Under questioning by McCourt, Keller at first denied owning the collection, then admitted during the same interview that he had bought the items in Belgium, McCourt reported.
Kay told McCourt that Keller was often critical of minorities and women, particularly those he served with in the Guard.
“When we were married, he would frequently use the terms ‘nigger’ and ‘step and fetches’ to describe black people who were, he would say, doing as they should be, like, you know, following along with what people would tell them to do,” Kay says in McCourt’s report.
Kay told McCourt that her ex-husband had a similar disdain for women. “He would frequently say that the only reason that women, No. 1, were promoted in the military was the fact of their gender, and that if you were black and a female, you probably would end up being the leader of the country someday.”
Kay did not return phone calls from the Pitch. Her accusations could be attributed to vindictiveness toward her ex-husband, but her father, Charles Kay, says she relies on Keller to help support their children and would be hurt financially if Keller lost his job.
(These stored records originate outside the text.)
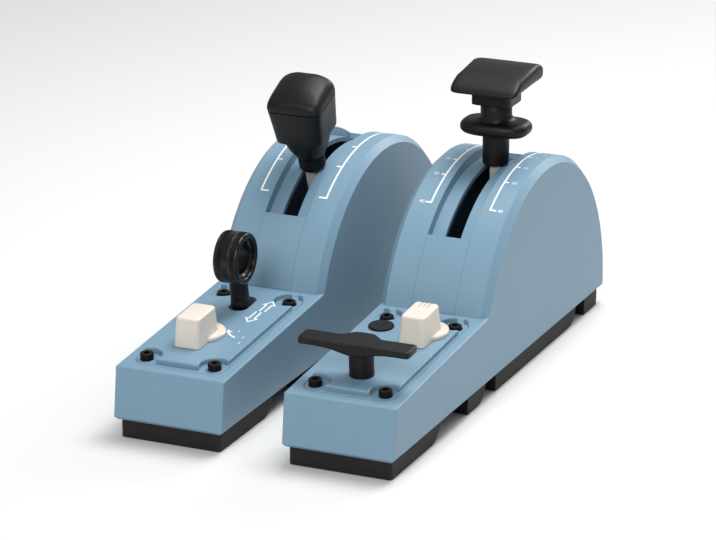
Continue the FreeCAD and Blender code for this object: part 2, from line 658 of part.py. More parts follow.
def make_gear_stem():
    """Round stem with a collar above the deck and a flat eye at the pivot."""
    top = GEAR_REACH - math.sqrt(TYRE_R ** 2 - 3.6 ** 2)
    collar = chamfer_edges(rod(STEM_COLLAR_R, 12.0, 15.0), 0.4, at_z(15.0))
    stem = rod(STEM_R, 7.0, top + 1.0).fuse(collar)
    stem = stem.cut(cross_rod(TYRE_R, -10, 10, 0, GEAR_REACH))
    eye = box(-3, 3, -3.2, 3.2, 0, 8).fuse(cross_rod(3.2, -3, 3))
    stem = fuse(stem, eye).cut(cross_rod(PIN_R + RUN, -10, 10))
    return on_gear(stem, GEAR_REST)


def make_gear_pin():
    return on_gear(cross_rod(PIN_R, -7.5, 7.5), 0)


def make_gear_fork():
    """Fork under the plate that holds the gear lever's pin."""
    top = GEAR_DEPTH - DECK_H - PLATE_T
    cheeks = [box(sx * 4.9 - 1.5, sx * 4.9 + 1.5, -4, 4, -4, top - 1.0) for sx in (-1, 1)]
    flanges = [box(min(sx * 3.4, sx * 10), max(sx * 3.4, sx * 10), -13, 13, top - 2.8, top - 1.0) for sx in (-1, 1)]
    ties = [box(-10, 10, y - 1.2, y + 1.2, top - 2.8, top - 1.0) for y in (-12, 12)]
    fork = cheeks[0].fuse(cheeks[1:] + flanges + ties).removeSplitter()
    fork = fork.cut(cross_rod(PIN_R, -10, 10))
    return on_gear(fork, 0)


def gear_slot():
    """Long rounded hole in the plate for the gear lever."""
    y = (GEAR_Y - FRONT_LEAN) / math.cos(math.radians(PANEL_TILT))
    return rounded_block(SLOT_ACROSS, SLOT_L, SLOT_ACROSS / 2 - 0.1, -PLATE_T - 1, DECK_H + 1, GEAR_X, y)


# ---- rotary knobs, drawn in the panel's frame ----------------------------------------------
SKIRT_R = 12.0
SKIRT_H = 2.2
GRIP_FOOT = (15.0, 25.2)
GRIP_FOOT_AHEAD = 8.0   # grip's middle in front of the turning axis
GRIP_HEAD = (13.4, 21.4)
GRIP_HEAD_AHEAD = 7.3
GRIP_H = 15.5
GRIP_CORNER = 2.6
SHAFT_R = 3.0
SHAFT_IN = 8.0          # shaft's length inside the knob
AUTOBRAKE_AT = (-3.4, PLATE_Y0 + 40.7)
TRIM_AT = (9.8, plate_y1 - 26.7)


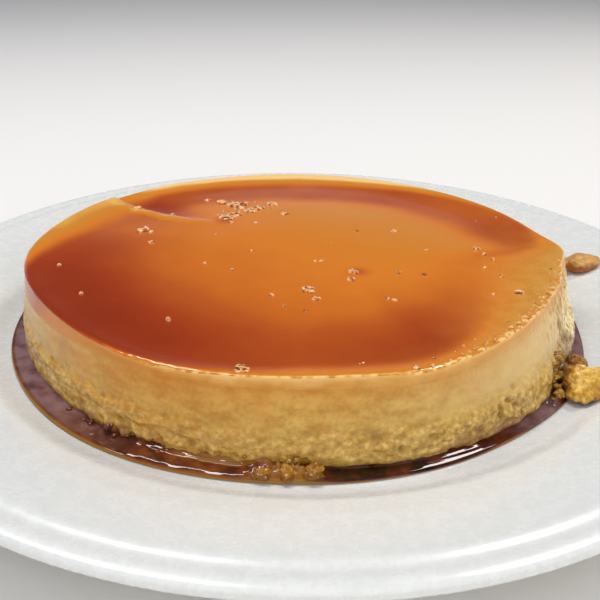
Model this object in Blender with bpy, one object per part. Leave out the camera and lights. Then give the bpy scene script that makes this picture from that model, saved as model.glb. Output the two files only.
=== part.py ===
"""A round creme caramel flan on its stoneware plate, standing in its own caramel sauce.

The flan was turned out of a shallow round pan: a custard disc under a layer of soft caramel. Its outline
isn't a true circle, one end has torn away steeply, and part of the top has sunk behind a crease. Scraps of
custard lie beside it and in the sauce.

Run with: blender --background --python part.py
The frame: metres, +Z up, origin at the centre of the plate's foot, on the table. The front of the flan faces
-Y, and the torn end faces +X. Angles run from +X towards +Y.
"""

from math import atan2, cos, exp, hypot, pi, radians, sin
from typing import NamedTuple

import bmesh
import bpy
from mathutils import Vector, noise

MM = 0.001

# The plate: driving dimensions.
PLATE_RADIUS = 140 * MM
WELL_RADIUS = 97 * MM
WELL_FLOOR = 9.5 * MM
RIM_HEIGHT = 17.7 * MM
FOOT_RADIUS = 84 * MM
FOOT_WIDTH = 5 * MM
FOOT_RECESS = 4.5 * MM
PLATE_SEGMENTS = 72

# The flan: driving dimensions.
FLAN_HEIGHT = 24 * MM
TOP_RADIUS = 83.8 * MM
BASE_RADIUS = 90.2 * MM
CARAMEL_THICKNESS = 3.2 * MM
LIP_ROUND = 0.6 * MM
MOAT_DEPTH = 1.0 * MM
FLAN_SEGMENTS = 120

# The sunken part of the top: its middle, its reach, its drop, and how wide its sharp and soft edges are.
SINK_CENTRE = (-45 * MM, 60 * MM)
SINK_RADIUS = 30 * MM
SINK_DEPTH = 1.1 * MM
SINK_SHARP_EDGE = 1.5 * MM
SINK_SOFT_EDGE = 18 * MM

# The caramel sauce round the flan.
SAUCE_RADIUS = 95.6 * MM
SAUCE_DEPTH = 1.8 * MM
SAUCE_EDGE = 0.5 * MM

# What neighbouring pieces keep between them, and what the sauce keeps from the custard's ragged skirt.
GAP = 0.3 * MM
SKIRT_GAP = 0.5 * MM

# How the top's edge leaves its circle: (middle in degrees, half-width in degrees, outward amount).
TOP_LOBES = (
    (147, 22, 4.6 * MM),
    (-175, 25, 5.8 * MM),
    (-118, 22, 2.8 * MM),
    (-68, 10, 2.0 * MM),
    (-34, 20, -2.4 * MM),
    (2, 7, 3.6 * MM),
    (55, 35, -1.4 * MM),
)
# The same for the foot of the custard.
BASE_LOBES = (
    (-172, 16, 0.9 * MM),
    (-66, 19, 1.8 * MM),
    (-43, 10, 0.8 * MM),
    (-27, 14, -1.5 * MM),
    (30, 12, 0.8 * MM),
    (118, 20, 1.2 * MM),
)

# The same for the pool of sauce.
SAUCE_LOBES = (
    (-125, 24, 1.8 * MM),
    (-50, 18, -1.8 * MM),
    (-5, 24, -3.0 * MM),
    (180, 14, -0.8 * MM),
)
# Where the caramel layer reaches further down the side: the same, with downward amounts.
LAYER_LOBES = ((-172, 34, 3.6 * MM),)

# The custard's side from the plate up: (share of the height, share of the way from the foot's outline to the
# top's).
SIDE_PROFILE = (
    (0.00, 0.22),
    (0.09, 0.00),
    (0.22, 0.02),
    (0.36, 0.16),
    (0.47, 0.42),
    (0.58, 0.50),
    (0.69, 0.62),
    (1.00, 1.00),
)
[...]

Meanwhile, the Guard’s efforts at reforming its hostile climate have had a setback. Tate is no longer the Guard’s equal-opportunity advisor; Shull has given him the nebulous title of special projects officer and brought in a member of the old guard, Chief Warrant Officer Joseph Seiling, who was equal-employment manager from May 1992 to November 1994.
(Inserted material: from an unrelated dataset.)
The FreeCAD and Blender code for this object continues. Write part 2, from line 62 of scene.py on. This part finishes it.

Edmonson is not pleased with the changes. He says during Tate’s tenure, Guard members felt better about coming forward with discrimination complaints.
Tate says that, despite his efforts, the Guard doesn’t always treat minorities and women fairly. “It would be inappropriate for me to comment on [Ra’Shadd’s] case specifically, but I will say I have a great deal of concern about the overall equal-opportunity climate in the Guard.”